-- start SUPPLIED MATERIAL --
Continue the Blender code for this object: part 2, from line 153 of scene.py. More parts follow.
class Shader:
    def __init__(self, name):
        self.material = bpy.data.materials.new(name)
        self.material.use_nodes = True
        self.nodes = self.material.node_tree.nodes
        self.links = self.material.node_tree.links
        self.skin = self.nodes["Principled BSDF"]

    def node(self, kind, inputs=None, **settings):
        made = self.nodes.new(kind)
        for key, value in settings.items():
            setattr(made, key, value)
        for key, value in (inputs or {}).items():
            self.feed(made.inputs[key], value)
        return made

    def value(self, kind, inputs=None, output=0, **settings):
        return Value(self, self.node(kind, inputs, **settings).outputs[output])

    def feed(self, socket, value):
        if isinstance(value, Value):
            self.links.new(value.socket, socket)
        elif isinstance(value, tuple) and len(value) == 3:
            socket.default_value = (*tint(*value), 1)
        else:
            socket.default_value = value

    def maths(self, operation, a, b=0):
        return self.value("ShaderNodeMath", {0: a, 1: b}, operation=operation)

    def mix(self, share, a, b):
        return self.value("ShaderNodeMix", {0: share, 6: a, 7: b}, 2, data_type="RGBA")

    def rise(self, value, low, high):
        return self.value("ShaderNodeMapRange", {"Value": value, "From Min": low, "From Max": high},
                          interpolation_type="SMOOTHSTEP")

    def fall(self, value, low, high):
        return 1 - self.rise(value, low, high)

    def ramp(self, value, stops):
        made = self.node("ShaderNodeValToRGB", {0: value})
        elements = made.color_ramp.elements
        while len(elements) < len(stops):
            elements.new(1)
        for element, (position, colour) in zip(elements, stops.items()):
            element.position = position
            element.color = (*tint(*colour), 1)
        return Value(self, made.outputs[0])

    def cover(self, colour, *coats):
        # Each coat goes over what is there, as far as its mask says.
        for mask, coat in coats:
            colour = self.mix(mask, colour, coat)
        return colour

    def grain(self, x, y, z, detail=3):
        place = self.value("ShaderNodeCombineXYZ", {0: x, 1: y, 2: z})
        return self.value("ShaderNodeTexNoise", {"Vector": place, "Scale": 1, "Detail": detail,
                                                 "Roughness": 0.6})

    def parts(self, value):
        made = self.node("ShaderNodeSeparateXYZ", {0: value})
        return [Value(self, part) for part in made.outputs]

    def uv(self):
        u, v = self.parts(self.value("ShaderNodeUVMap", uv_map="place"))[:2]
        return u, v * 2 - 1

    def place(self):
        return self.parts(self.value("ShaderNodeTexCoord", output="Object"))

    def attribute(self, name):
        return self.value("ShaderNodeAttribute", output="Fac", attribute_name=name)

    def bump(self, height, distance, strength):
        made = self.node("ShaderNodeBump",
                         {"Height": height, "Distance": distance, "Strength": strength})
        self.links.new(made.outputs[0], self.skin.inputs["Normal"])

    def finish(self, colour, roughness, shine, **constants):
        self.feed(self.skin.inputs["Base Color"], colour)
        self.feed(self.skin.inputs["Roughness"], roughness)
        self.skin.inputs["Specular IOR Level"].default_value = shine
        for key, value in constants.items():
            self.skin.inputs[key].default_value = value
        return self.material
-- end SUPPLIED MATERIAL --
WHAT YOU HAVE TO DO: From the very first line of the data through the line with "return 1 - self.rise(value, low, high)" in it, please reproduce each line exactly and output nothing more.

FULL OUTPUT:
Continue the Blender code for this object: part 2, from line 153 of scene.py. More parts follow.
class Shader:
    def __init__(self, name):
        self.material = bpy.data.materials.new(name)
        self.material.use_nodes = True
        self.nodes = self.material.node_tree.nodes
        self.links = self.material.node_tree.links
        self.skin = self.nodes["Principled BSDF"]

    def node(self, kind, inputs=None, **settings):
        made = self.nodes.new(kind)
        for key, value in settings.items():
            setattr(made, key, value)
        for key, value in (inputs or {}).items():
            self.feed(made.inputs[key], value)
        return made

    def value(self, kind, inputs=None, output=0, **settings):
        return Value(self, self.node(kind, inputs, **settings).outputs[output])

    def feed(self, socket, value):
        if isinstance(value, Value):
            self.links.new(value.socket, socket)
        elif isinstance(value, tuple) and len(value) == 3:
            socket.default_value = (*tint(*value), 1)
        else:
            socket.default_value = value

    def maths(self, operation, a, b=0):
        return self.value("ShaderNodeMath", {0: a, 1: b}, operation=operation)

    def mix(self, share, a, b):
        return self.value("ShaderNodeMix", {0: share, 6: a, 7: b}, 2, data_type="RGBA")

    def rise(self, value, low, high):
        return self.value("ShaderNodeMapRange", {"Value": value, "From Min": low, "From Max": high},
                          interpolation_type="SMOOTHSTEP")

    def fall(self, value, low, high):
        return 1 - self.rise(value, low, high)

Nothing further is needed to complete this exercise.